I’m talking about where you said the appeal is mostly on the issue of the bakery being a place of public accommodation, not an atelier. That’s a disjunction separating conjoined issues. Yes, the appeal concerns a question of public accommodation, but no, it isn’t about the bakery. It has to do with whether the rule of public accommodation applies specifically to his custom artistry. The bakery, as such, was in full compliance regarding public accommodation. The couple was free to buy anything in the shop that day which was for sale to the general public. But what they were trying to buy was a commission enlisting Jack’s artistry to help celebrate their union.

“And you ignore the point that Jack had made custom cakes for this couple’s “family” occasions.”

I knew he had sold them baked goods before. I did not know some of them were custom commissions, but that changes nothing. Having previously accepted custom commissions from them should not oblige him to accept any and all subsequent commissions from them, even if he finds them objectionable. I think as an artist, he should retain ultimate right of refusal on a case-by-case basis.

“Marriage is a civil matter,”

It is that, but for many people it is also much more than that.

“without religious distinction except as religious officiants may or may not choose or be allowed to participate.”

I think there is more religious distinction than that, but I’m not clear on how that relates to this case.

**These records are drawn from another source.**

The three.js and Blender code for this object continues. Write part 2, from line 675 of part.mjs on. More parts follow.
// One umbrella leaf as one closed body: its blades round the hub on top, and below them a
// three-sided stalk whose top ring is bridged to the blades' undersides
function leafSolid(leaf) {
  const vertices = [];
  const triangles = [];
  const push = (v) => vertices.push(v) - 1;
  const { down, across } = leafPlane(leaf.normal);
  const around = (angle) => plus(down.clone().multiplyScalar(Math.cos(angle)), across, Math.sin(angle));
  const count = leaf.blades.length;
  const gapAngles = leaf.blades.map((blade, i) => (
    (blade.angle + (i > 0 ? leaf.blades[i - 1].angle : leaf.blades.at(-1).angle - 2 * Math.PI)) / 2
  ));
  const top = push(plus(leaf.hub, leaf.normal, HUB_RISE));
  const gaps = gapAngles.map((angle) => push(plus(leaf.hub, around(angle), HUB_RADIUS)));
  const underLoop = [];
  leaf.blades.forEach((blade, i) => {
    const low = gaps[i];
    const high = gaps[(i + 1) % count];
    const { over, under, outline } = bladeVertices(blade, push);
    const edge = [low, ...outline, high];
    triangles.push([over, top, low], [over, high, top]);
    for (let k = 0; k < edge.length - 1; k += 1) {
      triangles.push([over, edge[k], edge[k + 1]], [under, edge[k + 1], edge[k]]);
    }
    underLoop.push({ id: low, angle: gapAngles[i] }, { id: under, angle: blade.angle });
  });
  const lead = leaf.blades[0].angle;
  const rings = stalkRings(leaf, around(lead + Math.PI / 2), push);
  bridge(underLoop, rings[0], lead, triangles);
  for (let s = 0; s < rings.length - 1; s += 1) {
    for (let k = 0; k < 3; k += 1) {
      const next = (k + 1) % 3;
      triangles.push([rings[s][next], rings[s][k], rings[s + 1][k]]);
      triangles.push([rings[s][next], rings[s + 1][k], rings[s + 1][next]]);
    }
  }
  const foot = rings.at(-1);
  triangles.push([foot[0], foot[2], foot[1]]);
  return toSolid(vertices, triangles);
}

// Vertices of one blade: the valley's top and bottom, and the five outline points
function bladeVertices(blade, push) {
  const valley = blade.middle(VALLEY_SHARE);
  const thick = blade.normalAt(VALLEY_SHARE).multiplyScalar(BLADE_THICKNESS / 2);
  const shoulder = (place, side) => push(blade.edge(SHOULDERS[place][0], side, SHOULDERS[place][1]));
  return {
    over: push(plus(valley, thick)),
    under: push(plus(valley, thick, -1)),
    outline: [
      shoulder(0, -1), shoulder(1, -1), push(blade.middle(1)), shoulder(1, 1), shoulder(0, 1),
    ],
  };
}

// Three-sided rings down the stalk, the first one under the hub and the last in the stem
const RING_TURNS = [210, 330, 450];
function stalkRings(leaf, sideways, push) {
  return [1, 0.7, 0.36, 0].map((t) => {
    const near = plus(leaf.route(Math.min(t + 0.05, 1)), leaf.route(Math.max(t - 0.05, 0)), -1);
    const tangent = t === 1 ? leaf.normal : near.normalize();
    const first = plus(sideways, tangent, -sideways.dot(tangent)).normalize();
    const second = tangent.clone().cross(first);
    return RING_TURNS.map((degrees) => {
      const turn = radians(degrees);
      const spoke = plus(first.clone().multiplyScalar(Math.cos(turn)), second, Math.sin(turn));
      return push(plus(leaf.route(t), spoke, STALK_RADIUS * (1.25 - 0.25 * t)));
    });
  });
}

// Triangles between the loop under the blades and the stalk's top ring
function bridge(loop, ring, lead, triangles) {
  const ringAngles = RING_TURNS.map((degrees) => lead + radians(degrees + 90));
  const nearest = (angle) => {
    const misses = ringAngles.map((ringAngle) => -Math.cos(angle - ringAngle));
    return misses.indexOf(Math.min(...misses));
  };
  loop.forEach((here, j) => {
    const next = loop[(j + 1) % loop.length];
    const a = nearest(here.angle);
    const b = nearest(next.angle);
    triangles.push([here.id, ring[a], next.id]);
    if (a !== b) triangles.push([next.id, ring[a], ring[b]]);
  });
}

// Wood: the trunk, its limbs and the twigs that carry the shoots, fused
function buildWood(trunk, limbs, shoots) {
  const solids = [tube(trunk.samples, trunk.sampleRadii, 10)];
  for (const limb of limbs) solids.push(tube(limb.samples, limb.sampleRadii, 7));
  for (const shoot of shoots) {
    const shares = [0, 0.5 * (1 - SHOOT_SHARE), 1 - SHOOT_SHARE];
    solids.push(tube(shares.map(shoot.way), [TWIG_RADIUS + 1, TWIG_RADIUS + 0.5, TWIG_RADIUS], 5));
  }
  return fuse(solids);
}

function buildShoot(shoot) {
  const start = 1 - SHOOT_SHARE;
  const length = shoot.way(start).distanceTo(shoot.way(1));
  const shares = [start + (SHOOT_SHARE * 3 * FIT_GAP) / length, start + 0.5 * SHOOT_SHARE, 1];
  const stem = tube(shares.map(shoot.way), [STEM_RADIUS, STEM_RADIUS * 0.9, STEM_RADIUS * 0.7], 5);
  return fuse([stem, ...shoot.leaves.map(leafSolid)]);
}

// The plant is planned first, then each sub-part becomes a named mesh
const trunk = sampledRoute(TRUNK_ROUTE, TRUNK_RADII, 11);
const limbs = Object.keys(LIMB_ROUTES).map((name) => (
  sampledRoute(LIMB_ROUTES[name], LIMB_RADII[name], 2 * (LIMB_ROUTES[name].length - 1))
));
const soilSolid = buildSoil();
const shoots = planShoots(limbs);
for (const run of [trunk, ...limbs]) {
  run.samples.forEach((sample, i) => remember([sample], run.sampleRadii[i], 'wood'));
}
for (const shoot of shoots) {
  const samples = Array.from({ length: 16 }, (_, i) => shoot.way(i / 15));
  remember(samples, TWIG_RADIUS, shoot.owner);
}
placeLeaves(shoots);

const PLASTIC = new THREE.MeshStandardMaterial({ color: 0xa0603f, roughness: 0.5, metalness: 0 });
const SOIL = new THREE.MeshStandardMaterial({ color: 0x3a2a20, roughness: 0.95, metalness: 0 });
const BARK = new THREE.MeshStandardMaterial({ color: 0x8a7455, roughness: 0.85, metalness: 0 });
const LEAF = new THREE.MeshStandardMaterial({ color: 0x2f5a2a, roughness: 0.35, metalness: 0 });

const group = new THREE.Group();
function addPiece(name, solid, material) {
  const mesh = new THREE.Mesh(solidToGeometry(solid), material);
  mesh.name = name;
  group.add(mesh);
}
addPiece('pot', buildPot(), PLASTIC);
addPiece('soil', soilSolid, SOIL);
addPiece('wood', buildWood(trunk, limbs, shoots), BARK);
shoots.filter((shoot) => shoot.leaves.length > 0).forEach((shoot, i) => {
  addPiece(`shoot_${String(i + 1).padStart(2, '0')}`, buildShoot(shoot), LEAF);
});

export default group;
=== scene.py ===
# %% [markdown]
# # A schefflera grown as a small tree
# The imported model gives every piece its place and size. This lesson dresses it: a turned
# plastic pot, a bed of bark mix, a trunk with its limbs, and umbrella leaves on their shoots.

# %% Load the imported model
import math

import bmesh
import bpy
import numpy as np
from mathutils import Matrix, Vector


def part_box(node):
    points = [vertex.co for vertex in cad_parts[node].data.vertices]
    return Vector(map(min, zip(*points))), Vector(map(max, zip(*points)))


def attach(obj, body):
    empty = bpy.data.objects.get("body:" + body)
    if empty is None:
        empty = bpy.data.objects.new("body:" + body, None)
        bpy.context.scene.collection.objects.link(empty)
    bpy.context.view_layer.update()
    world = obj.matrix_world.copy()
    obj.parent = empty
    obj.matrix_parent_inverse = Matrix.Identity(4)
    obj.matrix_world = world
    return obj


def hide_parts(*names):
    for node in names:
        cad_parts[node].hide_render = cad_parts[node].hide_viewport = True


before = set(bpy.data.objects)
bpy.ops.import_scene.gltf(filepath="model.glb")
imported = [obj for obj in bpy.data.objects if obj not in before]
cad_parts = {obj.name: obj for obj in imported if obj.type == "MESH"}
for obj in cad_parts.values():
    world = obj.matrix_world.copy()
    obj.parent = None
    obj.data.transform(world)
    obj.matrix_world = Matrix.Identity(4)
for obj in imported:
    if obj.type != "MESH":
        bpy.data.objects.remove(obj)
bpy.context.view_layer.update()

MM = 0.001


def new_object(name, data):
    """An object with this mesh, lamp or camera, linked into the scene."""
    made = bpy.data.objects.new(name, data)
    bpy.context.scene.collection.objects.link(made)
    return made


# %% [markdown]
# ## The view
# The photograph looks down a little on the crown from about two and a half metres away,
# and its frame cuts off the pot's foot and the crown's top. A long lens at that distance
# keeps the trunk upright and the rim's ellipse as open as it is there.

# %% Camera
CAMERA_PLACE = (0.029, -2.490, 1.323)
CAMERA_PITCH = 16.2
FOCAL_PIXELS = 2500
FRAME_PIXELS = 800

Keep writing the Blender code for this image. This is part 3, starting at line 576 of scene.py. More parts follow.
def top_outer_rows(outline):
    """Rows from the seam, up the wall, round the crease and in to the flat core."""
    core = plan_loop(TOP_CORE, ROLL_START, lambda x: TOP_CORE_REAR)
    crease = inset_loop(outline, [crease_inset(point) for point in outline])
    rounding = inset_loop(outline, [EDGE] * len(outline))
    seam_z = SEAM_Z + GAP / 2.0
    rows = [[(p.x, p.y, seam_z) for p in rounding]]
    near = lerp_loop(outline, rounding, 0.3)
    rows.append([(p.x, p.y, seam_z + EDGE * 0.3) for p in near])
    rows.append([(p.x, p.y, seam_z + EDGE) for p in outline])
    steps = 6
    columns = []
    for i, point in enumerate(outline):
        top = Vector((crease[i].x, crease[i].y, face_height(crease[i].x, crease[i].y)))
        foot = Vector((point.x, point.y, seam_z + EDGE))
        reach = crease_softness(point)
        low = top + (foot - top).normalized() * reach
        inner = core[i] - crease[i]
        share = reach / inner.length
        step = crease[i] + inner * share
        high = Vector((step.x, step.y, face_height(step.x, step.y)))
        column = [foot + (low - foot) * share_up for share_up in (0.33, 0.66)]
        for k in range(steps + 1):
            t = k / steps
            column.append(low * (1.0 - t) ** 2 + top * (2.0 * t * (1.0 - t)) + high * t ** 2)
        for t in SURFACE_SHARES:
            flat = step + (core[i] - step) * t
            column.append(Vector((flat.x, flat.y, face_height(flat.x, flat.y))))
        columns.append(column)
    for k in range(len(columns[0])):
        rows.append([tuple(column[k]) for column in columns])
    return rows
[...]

“Cake bakery is only commercial.”

And artistry for hire on a custom commission basis is also commercial. The question is whether custom artwork has to meet the requirements of public accommodation like a bakery, and whether the artist retains rights of free association and free expression (which includes the right to refuse to make certain expressions).


Maybe because for some people, fundamental issues of free association and free expression are not “nonsense”.